Ben Thompson had a thorough overview of the recent legal dispute between Apple and the FBI. There’s a lot at stake here, and we can’t afford to lose this one.
Federico Viticci is still happy using his iPad as his main computing device. Good for him, but I find myself in staunch opposition here. I mean, whatever works for you personally is great, and I’m all for choice, but I reject the narrative that the iPad is the better computer for most people, or that it is just a matter of time before we all ditch our Macs and go all-in on iOS.
To be clear, I’m not saying the iPad isn’t a great device, I’m just questioning if it’s good to replace a computer for most people, to take care of 100% of their computing needs. That’s a tall order, and one I’m not convinced the iPad is ready to fulfill yet.
This bit is particularly troubling:
In some corners of the Apple community, too, the iPad has suffered from faltering evangelism due to an unwillingness to recognize iOS as a valid productivity environment. Across multiple blogs and publications, the “you can’t get work done on an iPad” argument morphed from intriguing criticism to inconclusive meme that failed to understand the improvements of iOS 8 and iOS 9. For example, a common take on using the iPad as a primary computer I’ve seen is to dismiss it as “jumping through hoops” or, more amusingly, as “masochism”. Some of these opinions stem from a one-sided (and often patronizing) perspective: they usually come from programmers who have to use Macs – and only Macs – for a living.
There’s so much wrong with this paragraph that I don’t even know where to start. Assuming people dismiss the iPad because they don’t get it or are unwilling to open their eyes is an untenable position, and the very definition of patronizing if you ask me. The truth is, many people tried it, weren’t convinced, and moved on. It really is that simple, and that’s OK. The iPad doesn’t have to be all things to all people.
And it’s not just programmers, either. Anybody with non-mainstream computational needs — which is not to say, uncommon needs, mind you — will be better served by a traditional computer in most cases.
Clearly many people can get by on an iPad, and even prefer it. But Federico is not your typical user, either, as he seems to imply. He’s an advanced user by any reasonable criteria, and he’s proficient in his use of technology in a way that the vast majority of people simply aren’t.
For many people, working on the iPad is certainly possible, but I would still argue that it is far from being better than doing it on a Mac. And let’s not forget that just as iPads are becoming more capable, Macs are becoming more portable, too, so some of his stated reasons for preferring the iPad in the first place are becoming irrelevant:
OS X is a fantastic desktop operating system, but it runs on machines that increasingly don’t fit the lifestyle of users who, like me, can’t sit down at a desk every day. I can’t (and I don’t want to) depend on Macs anymore because I want a computer that can always be with me. The majority of the world’s population doesn’t care about Xcode.
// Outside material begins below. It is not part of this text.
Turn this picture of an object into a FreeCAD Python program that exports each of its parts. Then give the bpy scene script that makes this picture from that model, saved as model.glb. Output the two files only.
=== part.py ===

I want to use an OS without (what I see as) cruft of decades of desktop conventions. I want powerful, innovative apps that I can touch. An iPad is the embodiment of all this.
Other than the touch part, the new MacBook checks every one of those boxes, too. My point is, it’s not as clear cut as it seems.
But the thing that bothers me the most about this piece is perhaps the next paragraph:
The tide, however, is turning. Over the past year, it’s been fascinating to observe how, gradually, using an iPad as the primary or only computer has turned from a nerd chimera into an acceptable narrative. Contrary to two years ago (before the changes of iOS 8), I’ve read dozens of stories from Mac users who have started using an iPad as their main computer – in some cases, going as far as not using MacBooks anymore. Students, doctors, educators, artists, photographers who prefer iPads to Macs, designers, independent writers. I’m missing hundreds of other stories.
To say that the tide is turning based on such anecdotal evidence is, to put it mildly, greatly optimistic. I can’t help but feel a bit frustrated that this narrative — that the iPad is finally ready to replace Macs for the general population — continues to be pushed from certain people in the tech community. I honestly don’t see it in the real world, and iPad sales numbers certainly point towards a very different story.
These people, as well-intentioned as I take them to be, are not average users, and creating the perception that regular users not only can get by with an iPad, but that it will actually be better for them than a traditional computer, strikes me as a dangerous trend.
Again, if it works for Federico and the rest of them, who am I to judge? I’m happy that more people are finding ways to get more stuff done on the iPad. I just don’t think that will become the norm anytime soon, and suggesting otherwise seems premature at best.
This was interesting to read. When a different movie breaks new ground and finds success, it’s easy to fall into the trap of simply copying the same formula and hoping for the same results, but the truth is usually more complicated than that. I hope studio executives everywhere are paying attention.
And to finish this week’s issue, here’s a great comparison between three of the classic 35mm lenses for the Canon FD system. If you shoot film, or enjoy using vintage lenses on your digital camera with an adapter, you probably know that Canon FD lenses are some of the best bargains you can find on the Internet.
These pieces of glass were remarkably popular in the 70’s and early 80’s, and can usually be found in pretty good condition for pennies on the original dollar. And the good news is, many of them are pretty good optically, even by today’s standards. What’s not to love?
I’ve been recovering from a nasty stomach bug for the past few days, which is why the site has been a bit quieter than usual lately. I’m almost fully recovered by now, so things should return to normal soon.
I’m still trying to rest as much as possible and get my energy back, though, so I plan on spending the rest of my Sunday lazing on the couch and filling up on movies. If it’s cold where you live, I humbly suggest you do the same.
Thank you for reading, and have a lovely Sunday.